→ COLLECTED DATA
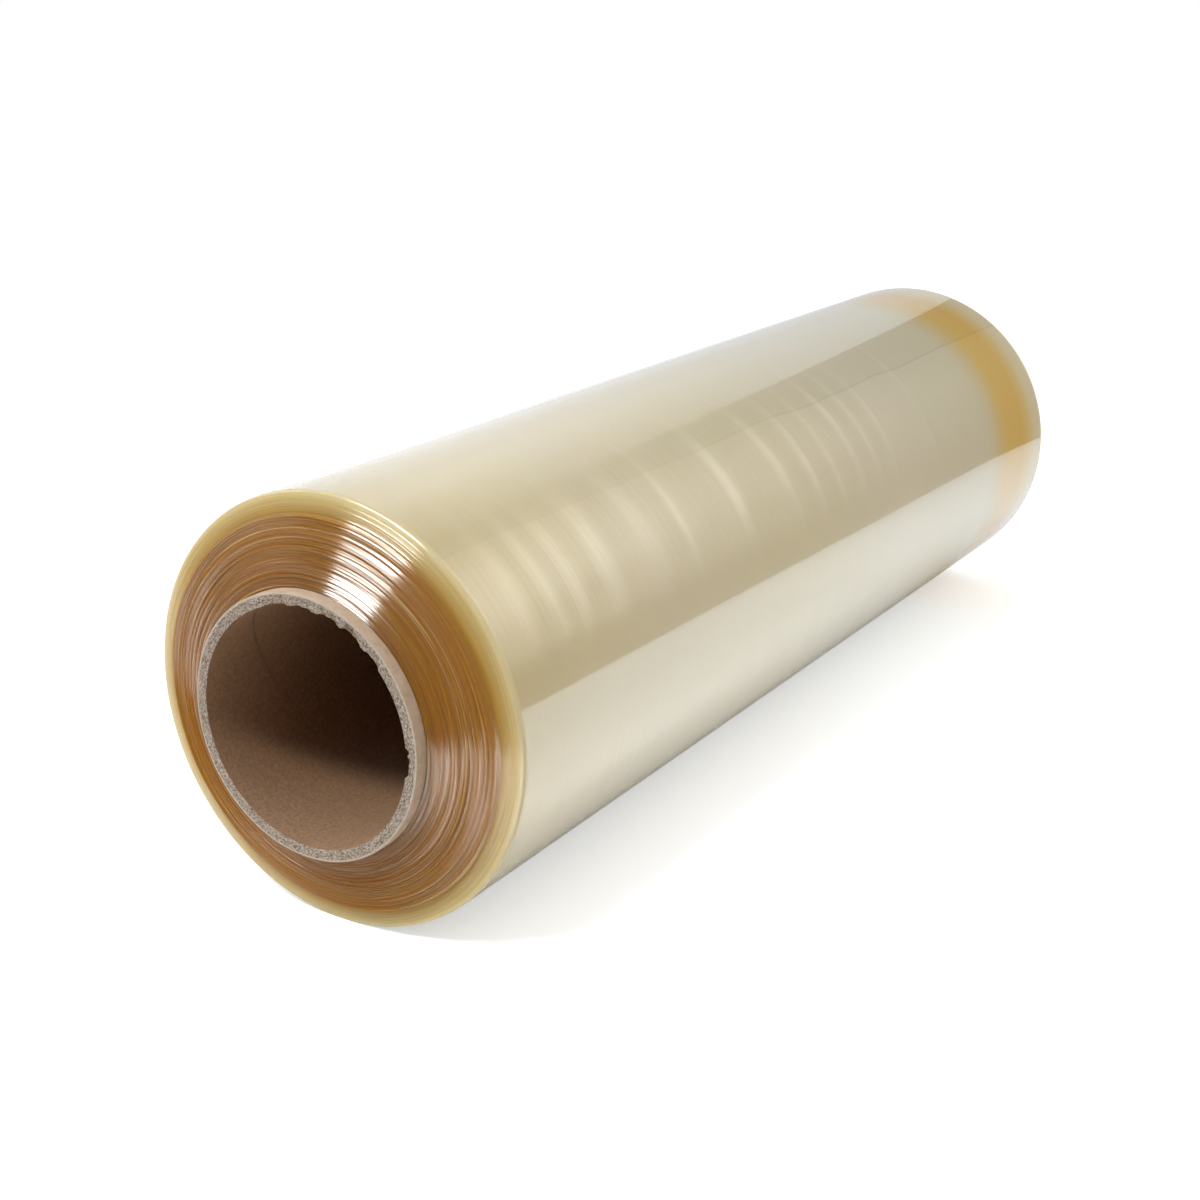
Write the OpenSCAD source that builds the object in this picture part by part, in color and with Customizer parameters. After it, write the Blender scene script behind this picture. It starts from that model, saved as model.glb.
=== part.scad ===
// A catering roll of cling film: clear stretch film wound on a spiral-wound cardboard core.
// The roll lies on its side, its axis along X. The origin is on the floor, under its middle.
// Both ends of the wound film rise as a shallow cone from the outermost turn to the core,
// and the edges of the turns show there as fine rings. All sizes are in millimetres.

/* [Core tube] */
// Diameter of the bore, the standard 3 inch core
core_bore_d = 76.2; // [70:0.1:80]
// Thickness of the cardboard wall
core_wall = 4; // [2.5:0.1:6]
// How far the tube stands out past the film's innermost turn, at each end
core_stand_out = 4.8; // [3:0.1:15]
// Rounding of the tube's outer cut edges
core_edge_r = 0.5; // [0.2:0.1:0.8]

/* [Torn paper at the near end of the core] */
// How deep the torn places bite into the wall
tear_bite = 1.1; // [0.5:0.1:1.8]
// How far the torn places reach into the tube
tear_reach = 1.6; // [0.6:0.1:3]
// Curve of a torn place, as the radius of the bite
tear_r = 5; // [3.5:0.5:9]

/* [Wound film] */
// Diameter over the outermost turn
film_d = 138.2; // [120:0.2:200]
// Width of the outermost turn, from rim to rim
film_rim_w = 443; // [280:1:500]
// How far the coned end rises from the outermost turn to the core, at each end
cone_rise = 8.6; // [0:0.2:12]
// Rounding of the outermost turn's rim
rim_r = 0.9; // [0.4:0.1:2]
// Play between the tube and the innermost turn
wind_gap = 0.1; // [0.05:0.05:0.3]
// Width of the flat that the roll's own weight presses where it lies
flat_w = 14; // [12.5:0.5:20]

/* [Turns on the end faces] */
// Number of bands in which the turns' edges stand proud of one another
turn_bands = 15; // [8:1:20]
// Height of the proudest band
band_step = 0.5; // [0.1:0.05:0.8]
// Width of the ring of last-wound turns at the rim
rim_ring_w = 6.8; // [3:0.2:10]
// How far the ring of last-wound turns sits back from the rest
rim_ring_step = 0.4; // [0.1:0.05:0.8]

/* [Hidden] */

CARDBOARD = [0.70, 0.62, 0.53];
CLEAR_FILM = [0.79, 0.72, 0.49];

core_bore_r = core_bore_d / 2;
core_r = core_bore_r + core_wall;
film_r = film_d / 2;
film_bore_r = core_r + wind_gap;

// The coned ends: their slope, and how far from the roll's middle they lie at a radius,
// on the ring at the rim and on the bands inside it
cone_slope = cone_rise / (film_r - film_bore_r);
cone_angle = atan(cone_slope);
function ring_x(r) = film_rim_w / 2 + cone_slope * (film_r - r);
function band_x(r) = ring_x(r) + rim_ring_step;

core_len = 2 * (band_x(film_bore_r) + core_stand_out);

// Where the axis lies above the floor, once the flat is pressed
axis_z = sqrt(pow(film_r, 2) - pow(flat_w / 2, 2));

// The bands share the face between the core and the ring at the rim
ring_bore_r = film_r - rim_ring_w;
band_pitch = (ring_bore_r - film_bore_r) / turn_bands;
// Where a band's crest lies across it, as a share of the pitch
crest_at = 0.5;
// The golden angle spreads the bands' heights with no pattern that the eye can follow
golden = 137.508;
function band_height(i, phase) = band_step * (0.3 + 0.7 * abs(sin(i * golden + phase)));

// Different phases, so that the two ends aren't copies of each other
near_phase = 20;
far_phase = 75;

// The torn places: the angle of each from the top towards the front, and its share of the full bite
torn_at = [[-12, 0.7], [3, 0.5], [18, 0.8], [31, 1], [45, 0.6], [93, 0.9]];

// Steps of the round rim
rim_steps = 3;
round_fn = 64;
cut = 1;

// One end of the film as points [radius, distance from the middle], from the core to the rim
function end_face(phase) = concat(
    [for (i = [0 : turn_bands - 1])
        let (r = film_bore_r + i * band_pitch, r_crest = r + crest_at * band_pitch)
            each [[r, band_x(r)], [r_crest, band_x(r_crest) + band_height(i, phase)]]],
    [[ring_bore_r, band_x(ring_bore_r)], [ring_bore_r, ring_x(ring_bore_r)]],
    [for (k = [0 : rim_steps])
        let (a = cone_angle + (90 - cone_angle) * k / rim_steps)
            [film_r - rim_r + rim_r * sin(a), rim_centre_x + rim_r * cos(a)]]
);
rim_centre_x = ring_x(film_r - rim_r) - rim_r / cos(cone_angle);

function reversed(points) = [for (i = [len(points) - 1 : -1 : 0]) points[i]];
function mirrored(points) = [for (p = points) [p[0], -p[1]]];

// Lays a body that was turned about Z along X, at the height of the roll's axis
module lay_down() {
    translate([0, 0, axis_z])
        rotate([0, 90, 0])
            children();
}

// The section of the core's wall, square at the bore and rounded at its outer edges
module core_section() {
    translate([core_bore_r, -core_len / 2])
        square([core_wall - core_edge_r, core_len]);
    translate([core_bore_r, -core_len / 2 + core_edge_r])
        square([core_wall, core_len - 2 * core_edge_r]);
    for (side = [-1, 1])
        translate([core_r - core_edge_r, side * (core_len / 2 - core_edge_r)])
            circle(r = core_edge_r, $fn = 16);
}

// Shallow round bites in the bore's edge at the near end, where the paper has torn
module torn_places() {
    for (place = torn_at)
        translate([0, 0, axis_z])
            rotate([place[0], 0, 0])
                translate([-core_len / 2 - cut, 0, core_bore_r + place[1] * tear_bite - tear_r])
                    rotate([0, 90, 0])
                        cylinder(r = tear_r, h = tear_reach + cut, $fn = round_fn);
}

module core() {
    color(CARDBOARD)
        difference() {
            lay_down()
                rotate_extrude($fn = round_fn)
                    core_section();
            torn_places();
        }
}

// All the turns as one solid, with the ends' rings and the flat underneath
module film_roll() {
    color(CLEAR_FILM)
        difference() {
            lay_down()
                rotate_extrude($fn = round_fn)
                    polygon(concat(mirrored(end_face(near_phase)), reversed(end_face(far_phase))));
            translate([-core_len / 2, -film_r, -film_r])
                cube([core_len, film_d, film_r]);
        }
}

core();
film_roll();
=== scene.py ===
# %% [markdown]
# # A roll of cling film
# Some hundreds of metres of clear stretch film, wound on a cardboard tube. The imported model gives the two
# pieces at their real size: the core and the wound film. It is loaded first, and everything below is made
# around it, in metres.

# %% Load the frame
import math
import random
import bpy
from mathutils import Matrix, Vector, noise


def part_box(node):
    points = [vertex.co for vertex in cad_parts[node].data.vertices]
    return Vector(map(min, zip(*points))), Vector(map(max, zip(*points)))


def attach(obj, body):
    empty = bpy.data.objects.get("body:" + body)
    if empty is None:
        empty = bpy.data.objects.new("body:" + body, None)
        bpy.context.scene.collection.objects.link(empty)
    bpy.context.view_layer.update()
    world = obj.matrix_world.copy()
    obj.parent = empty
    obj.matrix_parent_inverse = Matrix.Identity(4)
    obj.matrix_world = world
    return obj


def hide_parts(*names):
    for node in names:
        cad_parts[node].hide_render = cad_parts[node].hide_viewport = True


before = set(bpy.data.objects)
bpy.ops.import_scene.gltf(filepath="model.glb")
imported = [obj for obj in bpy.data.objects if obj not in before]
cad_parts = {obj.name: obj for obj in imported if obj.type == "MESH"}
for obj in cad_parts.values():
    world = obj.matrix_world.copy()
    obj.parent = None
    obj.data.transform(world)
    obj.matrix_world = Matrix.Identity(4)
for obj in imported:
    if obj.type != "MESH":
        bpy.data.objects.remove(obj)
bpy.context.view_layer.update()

# %% [markdown]
# ## Sizes
# The outer sizes are read from the frame, so that the dressed pieces can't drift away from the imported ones.
# What the frame's boxes can't tell, such as the wall of the tube or the slope of the coned ends, is named
# here in millimetres, as it is on the real roll.

# %% The roll's sizes
MM = 0.001
film_low, film_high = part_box("film_roll")
core_low, core_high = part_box("core")

core_r = (core_high.y - core_low.y) / 2
core_half_len = core_high.x
core_wall = 4.0 * MM
core_bore_r = core_r - core_wall
axis_z = (core_high.z + core_low.z) / 2

film_r = film_high.z - axis_z
wind_gap = 0.1 * MM
film_bore_r = core_r + wind_gap
rim_half_w = 221.5 * MM
rim_r = 0.9 * MM
rim_ring_w = 6.8 * MM
rim_ring_step = 0.4 * MM
ring_bore_r = film_r - rim_ring_w
cone_rise = 8.6 * MM
cone_slope = cone_rise / (film_r - film_bore_r)
cone_angle = math.atan(cone_slope)
print("in mm: film radius", round(film_r / MM, 2), "core radius", round(core_r / MM, 2),
      "axis height", round(axis_z / MM, 2))

# %% [markdown]
# ## Helpers for materials
# `linear` turns a colour as a painter would pick it, an sRGB hex value, into the linear numbers that the
# shaders work with. `level` is a plain grey, for a colour ramp that is used as a curve of numbers. `add` puts
# one node into a material, sets it up, and plugs in whatever it is given. `new_material` starts a material
# for something solid, and `glowing` one for something that only shines, such as the cloth of a softbox.

# %% Helpers
def linear(hex_colour):
    """An sRGB hex colour such as #c8a05f as the linear values of a shader's colour socket."""
    parts = [int(hex_colour[i:i + 2], 16) / 255 for i in (1, 3, 5)]
    return tuple(c / 12.92 if c <= 0.04045 else ((c + 0.055) / 1.055) ** 2.4 for c in parts) + (1.0,)


def level(value):
    """A number as a grey, for the stops of a colour ramp."""
    return (value, value, value, 1.0)


def add(tree, kind, inputs=None, stops=(), **settings):
    """Adds a node, sets it up, and plugs in what inputs names: a value, a socket, or a node's first output."""
    made = tree.nodes.new("ShaderNode" + kind)
    for name, value in settings.items():
        setattr(made, name, value)
    for name, value in (inputs or {}).items():
        if isinstance(value, bpy.types.Node):
            value = value.outputs[0]
        if isinstance(value, bpy.types.NodeSocket):
            tree.links.new(value, made.inputs[name])
        else:
            made.inputs[name].default_value = value
    if stops:
        ramp = made.color_ramp.elements
        while len(ramp) < len(stops):
            ramp.new(1.0)
        for element, (place, colour) in zip(ramp, stops):
            element.position = place
            element.color = colour
    return made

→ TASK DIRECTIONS
Using the data above, repeat exactly the lines that begin at the line with "paper has torn" and end at the line with "for node in", both ends included.

→ ANSWER TO THE PROBLEM
// Shallow round bites in the bore's edge at the near end, where the paper has torn
module torn_places() {
    for (place = torn_at)
        translate([0, 0, axis_z])
            rotate([place[0], 0, 0])
                translate([-core_len / 2 - cut, 0, core_bore_r + place[1] * tear_bite - tear_r])
                    rotate([0, 90, 0])
                        cylinder(r = tear_r, h = tear_reach + cut, $fn = round_fn);
}

module core() {
    color(CARDBOARD)
        difference() {
            lay_down()
                rotate_extrude($fn = round_fn)
                    core_section();
            torn_places();
        }
}

// All the turns as one solid, with the ends' rings and the flat underneath
module film_roll() {
    color(CLEAR_FILM)
        difference() {
            lay_down()
                rotate_extrude($fn = round_fn)
                    polygon(concat(mirrored(end_face(near_phase)), reversed(end_face(far_phase))));
            translate([-core_len / 2, -film_r, -film_r])
                cube([core_len, film_d, film_r]);
        }
}

core();
film_roll();
=== scene.py ===
# %% [markdown]
# # A roll of cling film
# Some hundreds of metres of clear stretch film, wound on a cardboard tube. The imported model gives the two
# pieces at their real size: the core and the wound film. It is loaded first, and everything below is made
# around it, in metres.

# %% Load the frame
import math
import random
import bpy
from mathutils import Matrix, Vector, noise


def part_box(node):
    points = [vertex.co for vertex in cad_parts[node].data.vertices]
    return Vector(map(min, zip(*points))), Vector(map(max, zip(*points)))


def attach(obj, body):
    empty = bpy.data.objects.get("body:" + body)
    if empty is None:
        empty = bpy.data.objects.new("body:" + body, None)
        bpy.context.scene.collection.objects.link(empty)
    bpy.context.view_layer.update()
    world = obj.matrix_world.copy()
    obj.parent = empty
    obj.matrix_parent_inverse = Matrix.Identity(4)
    obj.matrix_world = world
    return obj


def hide_parts(*names):
    for node in names:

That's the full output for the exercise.